- Theatrical release poster
- Directed by: Ted Tetzlaff
- Screenplay by: Marvin Borowsky Allen Rivkin
- Story by: Erwin S. Gelsey (as Ervin Gelsey)
- Produced by: Warren B. Duff
- Starring: Victor Mature Terry Moore William Bendix
- Cinematography: Harry J. Wild
- Edited by: Roland Gross
- Music by: Roy Webb
- Production company: RKO Radio Pictures
- Distributed by: RKO Radio Pictures
- Release dates: February 23, 1951 (Los Angeles); March 18, 1951 (New York);
- Running time: 80 minutes
- Country: United States
- Language: English

= Gambling House (film) =

1951 film by Ted Tetzlaff

Gambling House is a 1951 American crime film noir directed by Ted Tetzlaff and starring Victor Mature, Terry Moore and William Bendix.

==Plot==
Gangster Joe Farrow kills a man after a game of craps. He offers gambler Marc Fury $50,000 if he will take the rap and stand trial. When Farrow tries to renege on the payment, Fury steals a ledger with information that could implicate Farrow. While being pursued, Fury slips the ledger into the possession of immigration social worker Lynn Warren.

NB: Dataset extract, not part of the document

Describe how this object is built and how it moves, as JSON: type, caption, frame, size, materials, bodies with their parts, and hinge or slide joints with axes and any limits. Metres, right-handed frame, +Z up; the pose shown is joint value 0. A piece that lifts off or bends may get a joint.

Fury is acquitted, but immigration officers arrest him, take him to Ellis Island and threaten to deport him, as he is not a naturalized citizen. Fury finds Lynn and, although they are attracted to each other, she does not believe that his desire to remain in America is genuine.

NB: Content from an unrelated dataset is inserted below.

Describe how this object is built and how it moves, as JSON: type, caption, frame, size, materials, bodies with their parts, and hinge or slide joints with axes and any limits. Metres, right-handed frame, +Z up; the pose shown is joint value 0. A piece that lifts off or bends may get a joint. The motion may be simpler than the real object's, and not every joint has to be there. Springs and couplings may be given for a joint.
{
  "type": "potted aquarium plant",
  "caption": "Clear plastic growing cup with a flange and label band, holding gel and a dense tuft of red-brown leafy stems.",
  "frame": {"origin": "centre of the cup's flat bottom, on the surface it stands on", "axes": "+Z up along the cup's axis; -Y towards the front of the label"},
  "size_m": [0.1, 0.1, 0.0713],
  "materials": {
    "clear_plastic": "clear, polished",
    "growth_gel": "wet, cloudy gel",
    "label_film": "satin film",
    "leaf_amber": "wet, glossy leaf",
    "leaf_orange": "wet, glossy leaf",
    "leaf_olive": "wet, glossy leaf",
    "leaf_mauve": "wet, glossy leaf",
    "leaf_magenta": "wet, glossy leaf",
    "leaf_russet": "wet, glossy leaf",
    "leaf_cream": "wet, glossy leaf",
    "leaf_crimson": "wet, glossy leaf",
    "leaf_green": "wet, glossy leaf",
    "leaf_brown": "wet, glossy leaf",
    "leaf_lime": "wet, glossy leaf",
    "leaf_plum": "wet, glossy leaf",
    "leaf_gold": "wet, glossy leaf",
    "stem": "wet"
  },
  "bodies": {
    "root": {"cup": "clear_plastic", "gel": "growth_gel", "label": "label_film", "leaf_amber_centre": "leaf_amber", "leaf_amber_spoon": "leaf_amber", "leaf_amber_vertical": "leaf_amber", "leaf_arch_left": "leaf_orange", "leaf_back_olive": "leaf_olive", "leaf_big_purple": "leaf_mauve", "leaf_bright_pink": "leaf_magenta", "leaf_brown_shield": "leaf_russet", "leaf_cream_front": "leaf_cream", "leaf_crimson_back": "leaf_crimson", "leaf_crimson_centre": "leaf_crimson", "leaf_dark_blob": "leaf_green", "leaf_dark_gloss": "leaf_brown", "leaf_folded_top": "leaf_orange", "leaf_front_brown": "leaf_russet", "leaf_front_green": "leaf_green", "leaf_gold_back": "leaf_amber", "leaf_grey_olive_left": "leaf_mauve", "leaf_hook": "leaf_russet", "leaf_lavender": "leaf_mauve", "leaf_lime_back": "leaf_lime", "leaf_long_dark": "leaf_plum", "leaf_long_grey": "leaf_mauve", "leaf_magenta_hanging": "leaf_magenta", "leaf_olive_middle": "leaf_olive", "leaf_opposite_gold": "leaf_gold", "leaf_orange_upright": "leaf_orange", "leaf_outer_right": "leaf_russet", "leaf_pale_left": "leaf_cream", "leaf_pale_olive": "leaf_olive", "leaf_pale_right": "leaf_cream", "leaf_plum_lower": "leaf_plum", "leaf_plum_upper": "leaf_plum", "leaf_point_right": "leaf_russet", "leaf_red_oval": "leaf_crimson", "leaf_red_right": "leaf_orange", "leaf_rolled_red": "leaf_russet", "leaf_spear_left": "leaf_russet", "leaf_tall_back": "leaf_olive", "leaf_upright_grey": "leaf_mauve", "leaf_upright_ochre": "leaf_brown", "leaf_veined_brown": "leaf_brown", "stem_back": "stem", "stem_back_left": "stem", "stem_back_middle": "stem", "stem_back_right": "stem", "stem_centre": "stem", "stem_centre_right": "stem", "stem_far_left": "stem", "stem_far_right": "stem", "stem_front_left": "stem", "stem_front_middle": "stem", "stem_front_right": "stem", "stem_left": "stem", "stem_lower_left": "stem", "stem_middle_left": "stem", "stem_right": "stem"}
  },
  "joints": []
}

Farrow's gunman seeks Fury but ultimately double-crosses his boss. When Fury offers the $50,000 to a family that desperately longs to remain in the country, Lynn begins to trust him.

==Cast==
- Victor Mature as Marc Fury
- Terry Moore as Lynn Warren
- William Bendix as Joe Farrow
- Zachary Charles as Willie (as Zachary A. Charles)
- Basil Ruysdael as Judge Ravinek
- Donald Randolph as Lloyd Crane
- Damian O'Flynn as Ralph Douglas
- Cleo Moore as Sally
- Ann Doran as Della
- Eleanor Audley as Mrs. Livingston
- Gloria Winters as B.J. Warren
- Don Haggerty as Sharky

==Production==
The story, titled Mr. Whiskers, was purchased by RKO Pictures in 1947 and scheduled in 1948 as a vehicle for Victor Mature, a Twentieth Century-Fox player with a contractual obligation to star in one RKO film per year. However, the project was postponed to enable Mature to appear in Easy Living. Mature refused the assignment and was suspended by Twentieth Century-Fox.

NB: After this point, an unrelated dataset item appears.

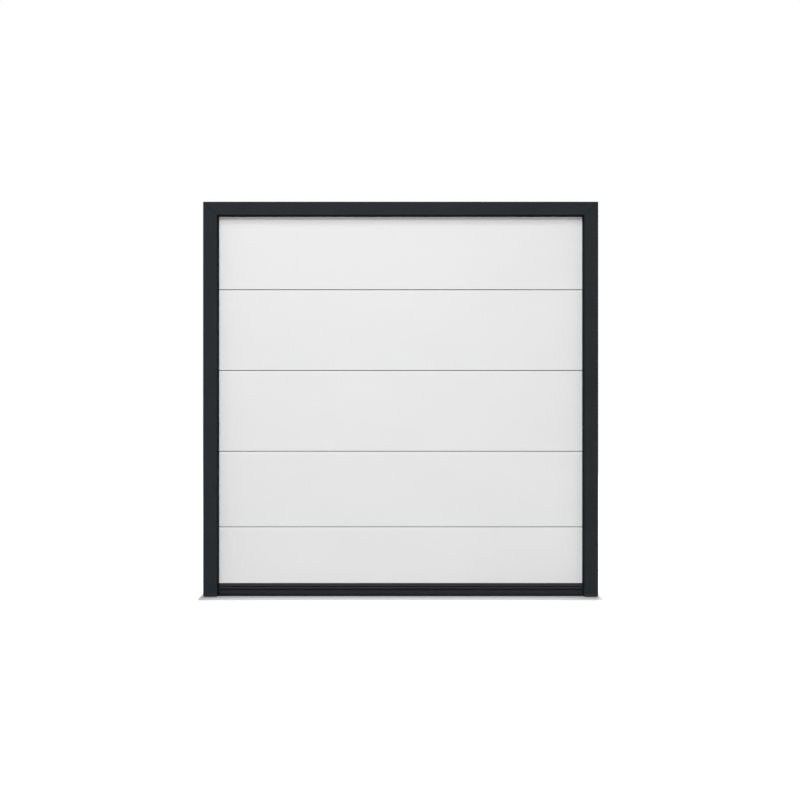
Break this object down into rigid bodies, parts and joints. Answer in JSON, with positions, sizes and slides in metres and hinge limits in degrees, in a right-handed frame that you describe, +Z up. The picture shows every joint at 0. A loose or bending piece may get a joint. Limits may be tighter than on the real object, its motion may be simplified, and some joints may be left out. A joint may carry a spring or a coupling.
{
  "type": "sectional garage door",
  "caption": "Sectional overhead garage door: white insulated leaf in a dark mitred frame, with tracks, rollers and rear torsion springs, closed.",
  "frame": {"origin": "middle of the frame head's top face, which is fixed under the lintel", "axes": "+X right seen from outside, +Y into the garage, +Z up; the outside of the door faces -Y and the floor is at z = -2.42 m"},
  "size_m": [2.46, 2.9495, 2.6],
  "materials": {
    "frame_powder_coat": "satin anthracite powder coat on extruded aluminium",
    "foot_plastic": "moulded foot in the frame's colour",
    "seal_rubber": "matt black EPDM",
    "leaf_white": "smooth satin white coated steel skin",
    "cap_white": "white coated bent steel sheet",
    "zinc_steel": "galvanised pressed and rolled steel",
    "bright_steel": "turned bright steel",
    "nylon": "natural nylon",
    "spring_steel": "oiled spring steel wire",
    "cast_alloy": "die-cast alloy"
  },
  "bodies": {
    "root": {"frame_head": "frame_powder_coat", "frame_leg_left": "frame_powder_coat", "frame_leg_right": "frame_powder_coat", "foot_left": "foot_plastic", "foot_right": "foot_plastic", "side_seal_left": "seal_rubber", "side_seal_right": "seal_rubber", "head_seal": "seal_rubber", "section_1": "leaf_white", "section_2": "leaf_white", "section_3": "leaf_white", "section_4": "leaf_white", "section_5": "leaf_white", "seam_seals": "seal_rubber", "bottom_rail": "frame_powder_coat", "bottom_seal": "seal_rubber", "end_caps_left": "cap_white", "end_caps_right": "cap_white", "centre_hinges": "zinc_steel", "end_hinges_left": "zinc_steel", "end_hinges_right": "zinc_steel", "roller_brackets_left": "zinc_steel", "roller_brackets_right": "zinc_steel", "roller_shafts_left": "bright_steel", "roller_shafts_right": "bright_steel", "roller_wheels_left": "nylon", "roller_wheels_right": "nylon", "vertical_track_left": "zinc_steel", "vertical_track_right": "zinc_steel", "curved_track_left": "zinc_steel", "curved_track_right": "zinc_steel", "horizontal_track_left": "zinc_steel", "horizontal_track_right": "zinc_steel", "upper_track_left": "zinc_steel", "upper_track_right": "zinc_steel", "track_angle_left": "zinc_steel", "track_angle_right": "zinc_steel", "cable_pulley_left": "nylon", "cable_pulley_right": "nylon", "lift_cable_left": "bright_steel", "lift_cable_right": "bright_steel", "spring_shaft": "zinc_steel", "spring_left": "spring_steel", "spring_right": "spring_steel", "spring_cones_left": "cast_alloy", "spring_cones_right": "cast_alloy", "cable_drum_left": "cast_alloy", "cable_drum_right": "cast_alloy", "bearing_plate_left": "zinc_steel", "bearing_plate_right": "zinc_steel", "rear_cross_bar": "zinc_steel", "centre_bearing": "zinc_steel", "ceiling_hangers_left": "zinc_steel", "ceiling_hangers_right": "zinc_steel"}
  },
  "joints": []
}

In late 1949, the project was renamed Alias Mike Fury, later renamed again as Gambling House. The script was rewritten and Mature relented. Filming began in February 1950.

==Reception==
In a contemporary review for The New York Times, critic Bosley Crowther called the film "a run-of-the-mill melodrama" and wrote: "Your chances for solid satisfaction from this tale of a crook who goes straight after meeting a decent young lady are about as good as they would be from a fixed wheel. ... Put it down as claptrap and the performance of Mr. Mature as another demonstration of an actor doing the best he can with a bad role. Miss Moore is entirely incidental and William Bendix is mulishly mean as the tough and deceitful rascal who crosses up Mr. Mature. To say any more about it might tend to incriminate somebody."

Critic Edwin Schallert of the Los Angeles Times wrote: "The desire to avoid a straightaway melodrama on the part of those concerned may be commended, and their effort to inject a patriotic theme is good in principle. But actually these special values tend to defeat the melodramatic portion of the plot. The picture deals rather too sketchily with many tense and potentially suspenseful incidents, and does not carry power and conviction with it that normally belong to this type of production."